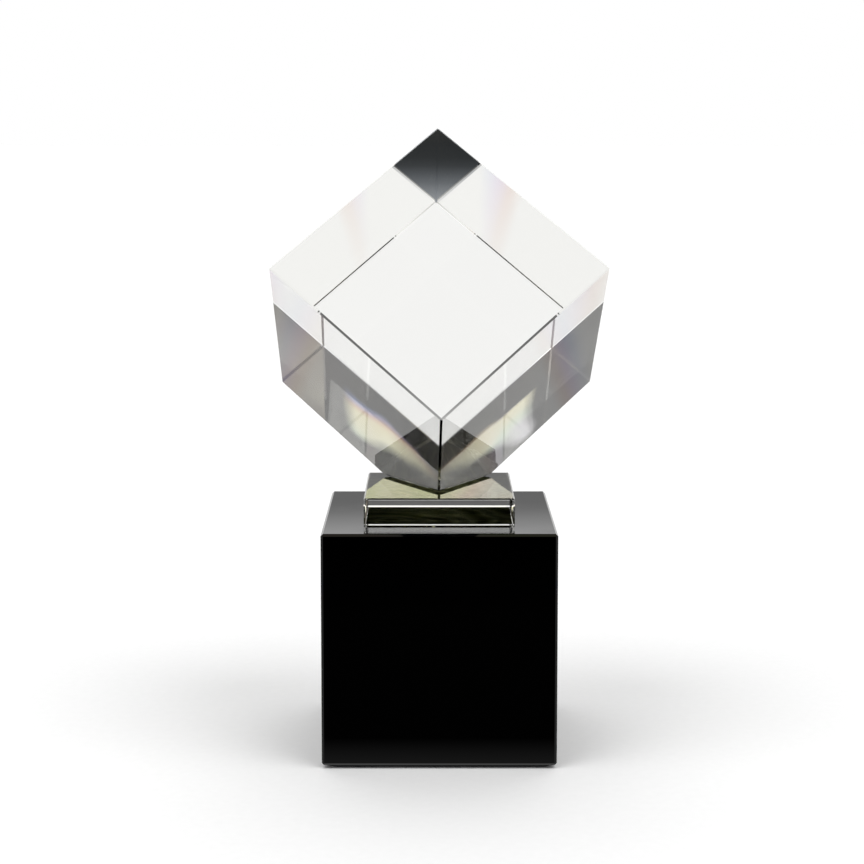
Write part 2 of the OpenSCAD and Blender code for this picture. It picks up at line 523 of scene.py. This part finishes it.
def soft_sun(name, azimuth, elevation, strength, spread):
    """A wide soft light from far away. It lights the floor, and the crystal doesn't see its disc."""
    data = bpy.data.lights.new(name, "SUN")
    data.energy = strength
    data.angle = math.radians(spread)
    sun = bpy.data.objects.new(name, data)
    bpy.context.collection.objects.link(sun)
    away = Vector((math.cos(math.radians(azimuth)), math.sin(math.radians(azimuth)),
                   math.tan(math.radians(elevation))))
    sun.rotation_euler = away.to_track_quat("Z", "Y").to_euler()
    sun.visible_glossy = False
    sun.visible_transmission = False


def studio_surroundings():
    """What the crystal sees: a glowing backdrop, a big softbox overhead, two lamps and a dim room."""
    # the cube is turned a little, so the lamps that show in the middle of it stand a little to the right
    lamp_middle = 0.0281
    # how far the inner and the outer edge of each lamp run back for each step out from the middle
    inner_slant, outer_slant = 1.085, 0.628
    # how bright the room is where it lights the paper
    room_on_paper = 0.42

    world = bpy.data.worlds.new("studio")
    bpy.context.scene.world = world
    world.use_nodes = True
    tree = world.node_tree
    tree.nodes.clear()
    place = add(tree, "ShaderNodeTexCoord")
    x, y, z = add(tree, "ShaderNodeSeparateXYZ", links={0: place.outputs["Generated"]}).outputs

    # the backdrop behind the award, by height: dark at the floor, a bright band low down, then a dim
    # one, and another bright band above
    glow = add(tree, "ShaderNodeValToRGB", links={"Fac": z})
    set_ramp(glow, [(0.1, 0.0), (0.165, 0.33), (0.19, 0.5), (0.203, 1.2), (0.225, 1.0), (0.25, 0.4),
                    (0.28, 0.17), (0.35, 0.17), (0.385, 0.5), (0.4, 1.25), (0.46, 1.2), (0.6, 0.4)])
    behind = add(tree, "ShaderNodeMapRange",
                 {"interpolation_type": "SMOOTHSTEP", "From Min": -0.1, "From Max": 0.25}, {"Value": y})

    # places on a level sheet overhead: how far forward and aside, for each step up
    forward = add(tree, "ShaderNodeMath", {"operation": "DIVIDE"}, {0: y, 1: z})
    aside = add(tree, "ShaderNodeMath", {"operation": "DIVIDE"}, {0: x, 1: z})
    off_centre = add(tree, "ShaderNodeMath", {"operation": "ABSOLUTE"}, {0: aside.outputs[0]})
    off_middle = add(tree, "ShaderNodeMath", {"operation": "SUBTRACT", 1: lamp_middle}, {0: aside.outputs[0]})
    off_lamps = add(tree, "ShaderNodeMath", {"operation": "ABSOLUTE"}, {0: off_middle.outputs[0]})
    toward = add(tree, "ShaderNodeMath", {"operation": "MULTIPLY", 1: -1.0}, {0: forward.outputs[0]})
    overhead = add(tree, "ShaderNodeMath", {"operation": "GREATER_THAN", 1: 0.3}, {0: z})

    # the softbox, right above, warmer than the paper and brighter to the right
    front_edge = add(tree, "ShaderNodeMapRange", {"From Min": 0.36, "From Max": 0.3},
                     {"Value": toward.outputs[0]})
    back_edge = add(tree, "ShaderNodeMapRange", {"From Min": 0.55, "From Max": 0.45},
                    {"Value": forward.outputs[0]})
    side_edge = add(tree, "ShaderNodeMapRange", {"From Min": 0.8, "From Max": 0.7},
                    {"Value": off_centre.outputs[0]})
    slope = add(tree, "ShaderNodeMapRange",
                {"From Min": -0.25, "From Max": 0.25, "To Min": 1.38, "To Max": 1.82}, {"Value": x})
    sheet = add(tree, "ShaderNodeCombineXYZ", links={0: aside.outputs[0], 1: forward.outputs[0]})
    weave = add(tree, "ShaderNodeTexNoise", {"Scale": 16.0, "Detail": 1.0}, {"Vector": sheet.outputs[0]})
    cloth = add(tree, "ShaderNodeValToRGB", links={"Fac": weave.outputs[0]})
    set_ramp(cloth, [(0.36, "#eef0c4"), (0.46, "#fffbdc"), (0.54, "#ffeede"), (0.64, "#f2f2e4")])

    # two slim lamps in a V in front of it: the bright kites low in the cube, with the crystal's colours
    from_inner = add(tree, "ShaderNodeMath", {"operation": "MULTIPLY_ADD", 1: inner_slant},
                     {0: off_lamps.outputs[0], 2: toward.outputs[0]})
    from_outer = add(tree, "ShaderNodeMath", {"operation": "MULTIPLY_ADD", 1: outer_slant},
                     {0: off_lamps.outputs[0], 2: toward.outputs[0]})
    inner = add(tree, "ShaderNodeMapRange", {"From Min": 0.563, "From Max": 0.566},
                {"Value": from_inner.outputs[0]})
    outer = add(tree, "ShaderNodeMapRange", {"From Min": 0.570, "From Max": 0.565},
                {"Value": from_outer.outputs[0]})
    ends = add(tree, "ShaderNodeMapRange", {"From Min": 0.055, "From Max": 0.048},
               {"Value": off_lamps.outputs[0]})
    drift = add(tree, "ShaderNodeMath", {"operation": "MULTIPLY_ADD", 1: 0.1},
                {0: off_middle.outputs[0], 2: from_inner.outputs[0]})
    hue_place = add(tree, "ShaderNodeMapRange", {"From Min": 0.556, "From Max": 0.592},
                    {"Value": drift.outputs[0]})
    hue = add(tree, "ShaderNodeValToRGB", links={"Fac": hue_place.outputs[0]})
    set_ramp(hue, [(0.12, "#7f8fbf"), (0.19, "#b3a4bd"), (0.26, "#dbb99a"), (0.35, "#ece4ba"),
                   (0.62, "#eae8c6"), (0.8, "#dcead2"), (0.95, "#e4e2ea")])
    # they are dimmer where they meet
    meet = add(tree, "ShaderNodeMapRange",
               {"From Min": 0.002, "From Max": 0.03, "To Min": 0.12, "To Max": 0.8},
               {"Value": off_lamps.outputs[0]})

    # the dim room, lighter to the right and dark overhead, with soft shapes in it
    stretch = add(tree, "ShaderNodeMapping", {"Scale": (9.0, 9.0, 3.0), "Rotation": (0.5, 0.3, 0.0)},
                  {"Vector": place.outputs["Generated"]})
    shapes = add(tree, "ShaderNodeTexNoise", {"Scale": 1.6, "Detail": 3.0}, {"Vector": stretch.outputs[0]})
    tint = add(tree, "ShaderNodeValToRGB", links={"Fac": shapes.outputs[0]})
    set_ramp(tint, [(0.3, "#1b1d18"), (0.45, "#4b4a3c"), (0.55, "#6d6660"), (0.7, "#9a978c")])
    lighter = add(tree, "ShaderNodeMapRange",
                  {"From Min": -0.5, "From Max": 0.5, "To Min": 0.0, "To Max": 1.15}, {"Value": x})
    ceiling = add(tree, "ShaderNodeMapRange",
                  {"From Min": 0.55, "From Max": 0.8, "To Min": 1.0, "To Max": 0.05}, {"Value": z})

    # each has its own colours within its own edges, and the brightest of them shows
    lights = [(glow, [behind]),
              (cloth, [front_edge, back_edge, side_edge, slope, overhead]),
              (hue, [inner, outer, ends, meet, overhead]),
              (tint, [lighter, ceiling])]
    total = None
    for colour, edges in lights:
        light = colour.outputs[0]
        for edge in edges:
            light = add(tree, "ShaderNodeMixRGB", DIM,
                        {"Color1": light, "Color2": edge.outputs[0]}).outputs[0]
        if total is not None:
            light = add(tree, "ShaderNodeMixRGB", BRIGHTER, {"Color1": total, "Color2": light}).outputs[0]
        total = light
    seen = add(tree, "ShaderNodeBackground", links={"Color": total})

    # seen directly, the room is as white as the paper, and it lights the paper evenly
    path = add(tree, "ShaderNodeLightPath")
    level = add(tree, "ShaderNodeMapRange", {"To Min": room_on_paper, "To Max": 1.0},
                {"Value": path.outputs["Is Camera Ray"]})
    white = add(tree, "ShaderNodeBackground", {"Color": WHITE}, {"Strength": level.outputs[0]})
    polished = add(tree, "ShaderNodeMath", {"operation": "MAXIMUM"},
                   {0: path.outputs["Is Glossy Ray"], 1: path.outputs["Is Transmission Ray"]})
    both = add(tree, "ShaderNodeMixShader",
               links={0: polished.outputs[0], 1: white.outputs[0], 2: seen.outputs[0]})
    add(tree, "ShaderNodeOutputWorld", links={"Surface": both.outputs[0]})


studio_floor()
studio_surroundings()
soft_sun("key_left", azimuth=212, elevation=58, strength=1.0, spread=38)
soft_sun("key_right", azimuth=328, elevation=58, strength=1.0, spread=38)
soft_sun("top_rear", azimuth=90, elevation=62, strength=0.9, spread=50)

scene = bpy.context.scene
scene.view_settings.view_transform = "Standard"
# light turns many corners inside the crystal before it comes out
scene.cycles.max_bounces = 32
scene.cycles.transmission_bounces = 32
scene.cycles.glossy_bounces = 24
scene.cycles.transparent_max_bounces = 32


# --- the camera --------------------------------------------------------------------------

def studio_camera():
    """A short telephoto lens, as high as the top of the award and looking a little down at it."""
    look_down = math.radians(5.974)
    data = bpy.data.cameras.new("camera")
    camera = bpy.data.objects.new("camera", data)
    bpy.context.collection.objects.link(camera)
    data.sensor_width = 36
    data.lens = 81.375
    data.shift_y = -0.11
    camera.location = Vector((-2.03, -676.04, 209.95)) * MM
    camera.rotation_euler = (math.pi / 2 - look_down, 0, 0)
    bpy.context.scene.camera = camera


studio_camera()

Problem requirements
Return exactly the lines that run from the top of the listing above to the line containing "sun.visible_transmission = False", please, keeping both end lines and leaving out everything else.

Output for this exercise
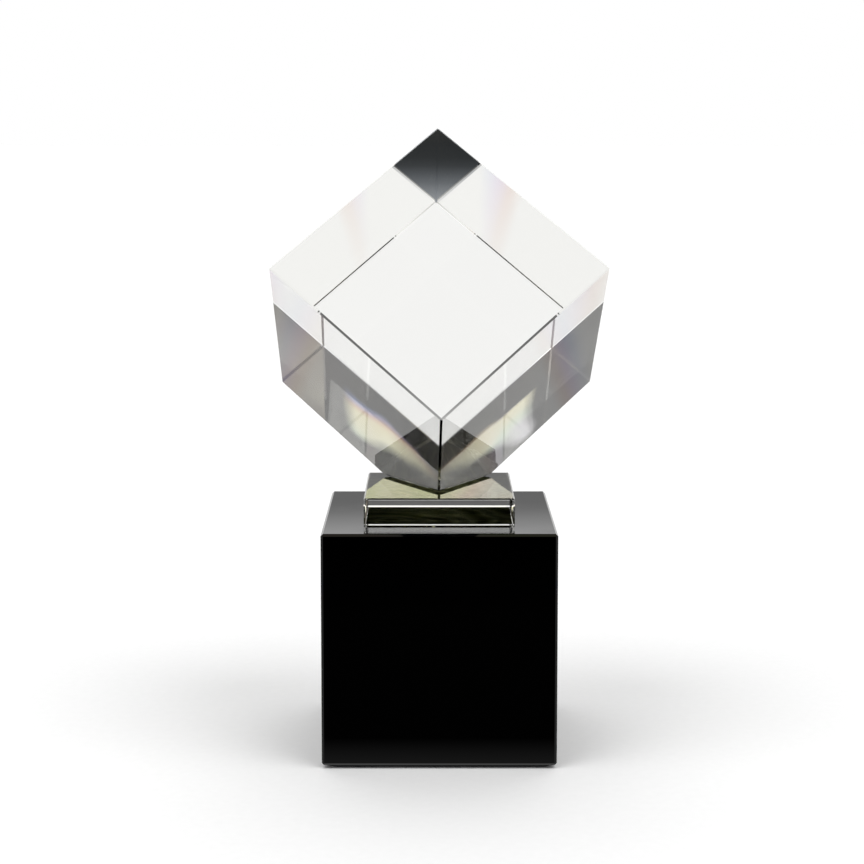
Write part 2 of the OpenSCAD and Blender code for this picture. It picks up at line 523 of scene.py. This part finishes it.
def soft_sun(name, azimuth, elevation, strength, spread):
    """A wide soft light from far away. It lights the floor, and the crystal doesn't see its disc."""
    data = bpy.data.lights.new(name, "SUN")
    data.energy = strength
    data.angle = math.radians(spread)
    sun = bpy.data.objects.new(name, data)
    bpy.context.collection.objects.link(sun)
    away = Vector((math.cos(math.radians(azimuth)), math.sin(math.radians(azimuth)),
                   math.tan(math.radians(elevation))))
    sun.rotation_euler = away.to_track_quat("Z", "Y").to_euler()
    sun.visible_glossy = False
    sun.visible_transmission = False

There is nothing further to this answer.